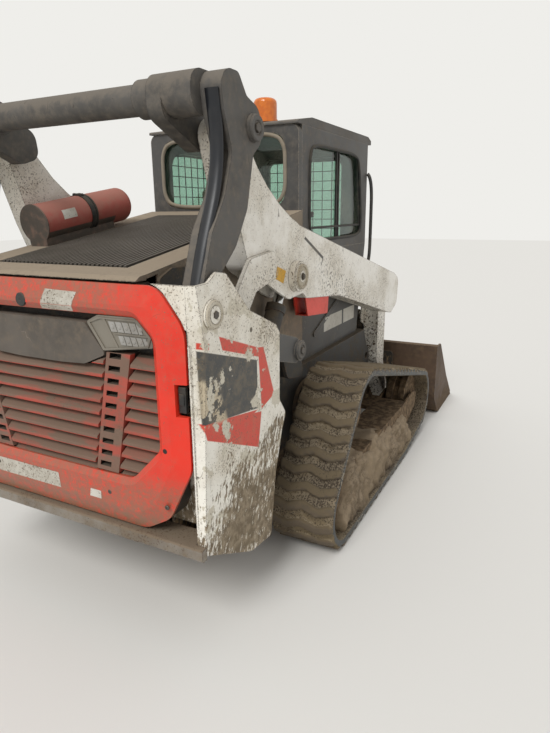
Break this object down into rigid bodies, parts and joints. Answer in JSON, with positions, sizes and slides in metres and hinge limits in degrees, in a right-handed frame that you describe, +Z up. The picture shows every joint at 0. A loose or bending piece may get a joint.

...

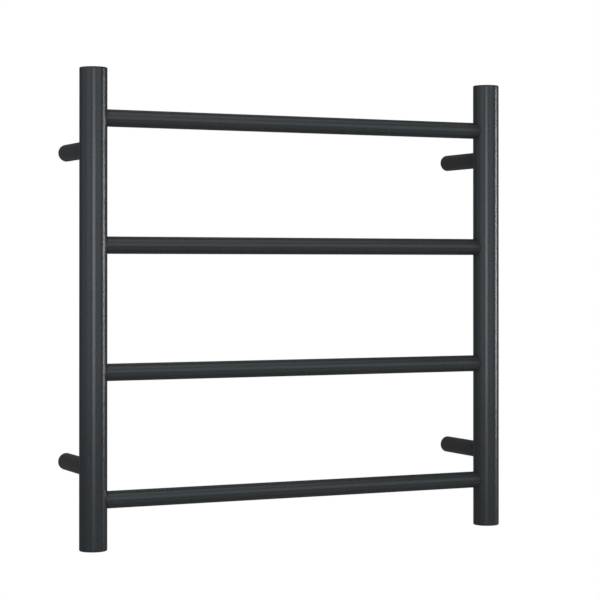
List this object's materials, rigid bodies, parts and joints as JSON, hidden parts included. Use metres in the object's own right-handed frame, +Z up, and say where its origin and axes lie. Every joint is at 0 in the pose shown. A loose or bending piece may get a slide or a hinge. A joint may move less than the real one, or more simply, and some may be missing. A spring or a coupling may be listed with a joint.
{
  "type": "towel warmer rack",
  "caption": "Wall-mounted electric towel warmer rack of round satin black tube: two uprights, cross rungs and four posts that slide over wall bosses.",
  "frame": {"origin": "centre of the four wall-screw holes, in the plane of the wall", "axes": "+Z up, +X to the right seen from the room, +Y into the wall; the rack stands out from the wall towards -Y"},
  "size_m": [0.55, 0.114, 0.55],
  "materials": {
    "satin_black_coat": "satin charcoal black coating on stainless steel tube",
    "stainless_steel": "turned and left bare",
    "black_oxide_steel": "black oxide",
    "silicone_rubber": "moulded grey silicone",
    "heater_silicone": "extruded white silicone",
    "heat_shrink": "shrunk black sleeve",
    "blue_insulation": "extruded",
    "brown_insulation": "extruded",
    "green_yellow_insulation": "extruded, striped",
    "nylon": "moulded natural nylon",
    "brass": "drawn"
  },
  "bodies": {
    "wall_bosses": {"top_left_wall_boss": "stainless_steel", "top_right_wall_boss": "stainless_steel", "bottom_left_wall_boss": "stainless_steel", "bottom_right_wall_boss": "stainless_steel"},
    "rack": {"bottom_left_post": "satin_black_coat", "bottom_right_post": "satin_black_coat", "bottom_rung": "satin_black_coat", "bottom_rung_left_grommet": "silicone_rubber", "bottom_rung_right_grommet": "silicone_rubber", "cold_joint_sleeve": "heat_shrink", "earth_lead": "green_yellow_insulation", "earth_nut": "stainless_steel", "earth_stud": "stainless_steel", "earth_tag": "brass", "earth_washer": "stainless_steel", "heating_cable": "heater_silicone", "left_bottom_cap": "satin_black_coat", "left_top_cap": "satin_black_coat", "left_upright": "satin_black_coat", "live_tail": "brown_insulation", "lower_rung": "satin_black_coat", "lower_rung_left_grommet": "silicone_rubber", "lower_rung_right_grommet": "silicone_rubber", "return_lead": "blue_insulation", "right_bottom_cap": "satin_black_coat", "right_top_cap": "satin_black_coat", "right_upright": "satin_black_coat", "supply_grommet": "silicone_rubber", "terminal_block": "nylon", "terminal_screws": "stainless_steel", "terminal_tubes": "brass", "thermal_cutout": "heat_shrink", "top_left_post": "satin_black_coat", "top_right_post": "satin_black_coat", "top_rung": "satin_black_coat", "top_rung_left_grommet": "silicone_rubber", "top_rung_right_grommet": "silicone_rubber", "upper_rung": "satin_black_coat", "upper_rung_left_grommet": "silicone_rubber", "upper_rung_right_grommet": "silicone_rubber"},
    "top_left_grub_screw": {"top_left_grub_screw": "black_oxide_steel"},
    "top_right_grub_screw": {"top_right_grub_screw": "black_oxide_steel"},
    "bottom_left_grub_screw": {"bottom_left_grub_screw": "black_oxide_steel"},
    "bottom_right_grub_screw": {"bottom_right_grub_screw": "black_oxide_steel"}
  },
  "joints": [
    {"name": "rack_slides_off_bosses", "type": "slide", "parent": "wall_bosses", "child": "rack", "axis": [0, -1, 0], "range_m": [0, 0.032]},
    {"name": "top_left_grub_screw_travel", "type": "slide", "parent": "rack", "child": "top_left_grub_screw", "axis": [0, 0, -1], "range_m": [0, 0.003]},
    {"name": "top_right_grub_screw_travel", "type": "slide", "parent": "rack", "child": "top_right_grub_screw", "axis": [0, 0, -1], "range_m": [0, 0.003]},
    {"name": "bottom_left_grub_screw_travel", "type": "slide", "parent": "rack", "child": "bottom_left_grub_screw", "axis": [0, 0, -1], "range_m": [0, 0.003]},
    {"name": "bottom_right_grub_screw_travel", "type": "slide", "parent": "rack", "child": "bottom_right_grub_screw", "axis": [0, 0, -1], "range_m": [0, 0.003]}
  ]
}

■ DIRECTIONS: Tally the lines above that contain the word "into", and reply with only the number.

■ THE COMPLETED TASK: 2